A literatura brasileira não tem uma grande tradição no tratamento de romances — ou prosa de ficção — metafóricos, sobretudo na questão política, optando, quase sempre pelo documento, a sociologia ou a antropologia e o panfleto, deixando o artesanato de fora, apesar de autores monumentais do porte de Guimarães Rosa, Clarice Lispector, Osman Lins ou até Machado de Assis no século 19.
Por isso, tornou-se comum tratar das questões da ditadura no panfleto, na denúncia pura ou sistemática, ou naquilo que se convencionou chamar de romance-reportagem e romance-denúncia, jornalismo com jeito de literatura que servia, diretamente, aos objetivos políticos. Numa trilha muito pessoal e particular, surgiu o escritor goiano José J. Veiga, aí pela década de 1960, com seus romances metafóricos, de grande qualidade literária, mas hoje basicamente desconhecido dos leitores.

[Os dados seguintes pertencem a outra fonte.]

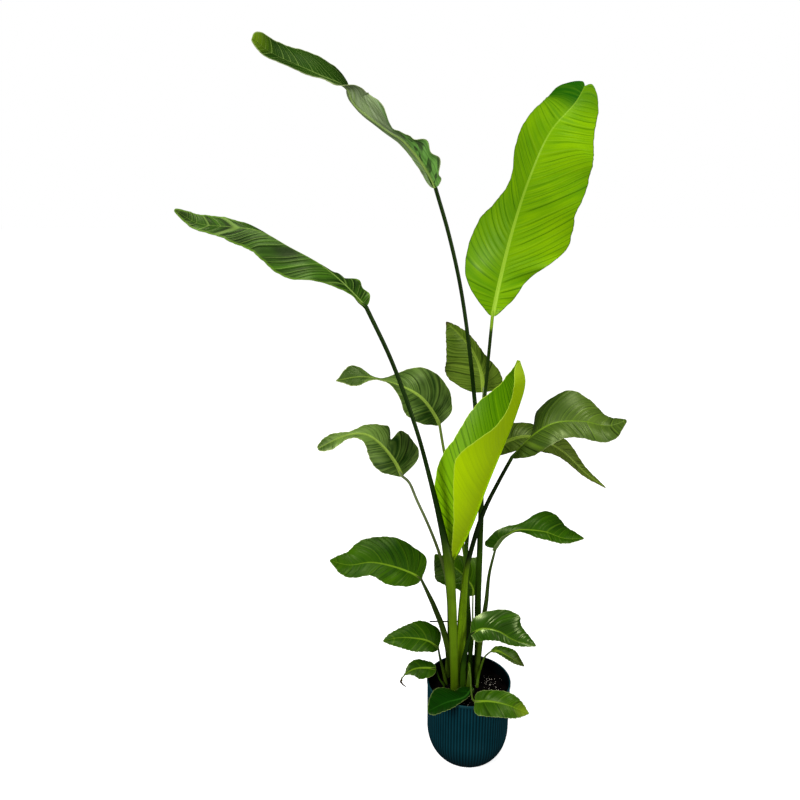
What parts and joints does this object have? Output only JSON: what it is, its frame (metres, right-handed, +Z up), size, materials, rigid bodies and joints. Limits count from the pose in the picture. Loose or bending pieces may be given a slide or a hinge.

Sombras de reis barbudos é um grande romance metafórico ou simbólico, como foi rotulado na época, embora seja um livro da mais alta qualidade. Conta a história de opressão, pânico e falta de liberdade numa cidadezinha do interior, pela ótica de um jovem e, por isso mesmo, ainda mais opressiva. Na falta de material analítico, a crítica chamou-o também de livro fantástico ou de literatura fantástica, embora a rigor não seja uma coisa nem outra. Sombras de reis barbudos é apenas um romance, e um romance de alta qualidade artística, como de resto são os romances de Kafka.
Quando Kafka diz na Metamorfose que K. acordou transformado num inseto está realizando aquilo que se pode chamar verdadeiramente de obra de arte. Se escrevesse que K. acordou angustiado, humilhado, derrotado, teria feito um bom texto, sem dúvida, mas não passaria de jornalismo ou de ensaio. O ensaio diz as coisas como elas são, num sentido direto e definitivo, mas a literatura inventa, recria, estabelece tensão artística. Transformar o personagem num inseto faz com que ele atinja um grau superior de interpretação, de invenção e provoca, sem, dúvida, um número imenso de interpretações.
Um homem angustiado e humilhado é só um homem angustiado e humilhado, com força literária, sem dúvida. Mas falta-lhe qualidade artística. A qualidade transformadora. Um inseto é, em si mesmo, um inseto abjeto, nojento; portanto, na visão humana, derrotado, asqueroso. Como imagem, e literatura é imagem, transmite a visão caótica e dramática do homem.
Assim também funciona a obra de Clarice Lispector, cuja força superior está nas imagens e nos símbolos. A personagem de A paixão segundo G. H. come e vomita uma barata. Não poderia haver imagem maior para definir o nojo e a rejeição do mundo. Se ela escreve que a personagem vomitava o mundo talvez construísse também um texto muito forte, mas estaria fazendo jornalismo, por mais estranho que pareça.
A literatura se realiza, assim, no plano dos signos e das insígnias. E quando se trata de literatura, é preciso estar atento. Quando escrevi A história de Bernarda Soledade, que marca o início da minha vida literária, queria, com certeza, me engajar no Movimento Armorial, mas precisava de elementos para criticar a opressão e o medo, sem necessariamente fazer um discurso jornalístico ou ensaístico. Era, também, e ao meu modo, uma crítica ao regime autoritário vigente. Por isso fui buscar os elementos da cultura popular nordestina. Nada mais enriquecedor e verdadeiro. Segui, de propósito, as lições do mestre Ariano Suassuna, de quem sou discípulo orgulhoso.
Usei, em primeiro lugar, a figura feminina de Bernarda para evitar o lugar-comum do coronelismo sertanejo, de forma a criar uma imagem do poder e, mais ainda, da sedução do poder. Ao lado dela coloquei outras duas mulheres — Inês e Gabriela, significando aí a liberdade — Inês aparece, quase sempre nua e desafiadora —, e a loucura do sonho e da ilusão — Gabriela é uma velha que atravessa os campos cantando, com os braços levantados, sempre vestida de noiva.
Bernarda impõe o que ela chama de ordem, exige que todas as terras e que todos seus animais sejam seus. Torna-se dona de todos os homens e de todas as mulheres. Além disso, os animais têm vida depois de mortos. Uma história metafórica, que a editora francesa chama agora de “um western brasileiro, com toques de realismo mágico”.
O que importa, para mim, é que a literatura, a verdadeira e sagrada literatura, se realiza no plano artístico do simbólico e do metafórico, tornando possível o sonho e a ilusão.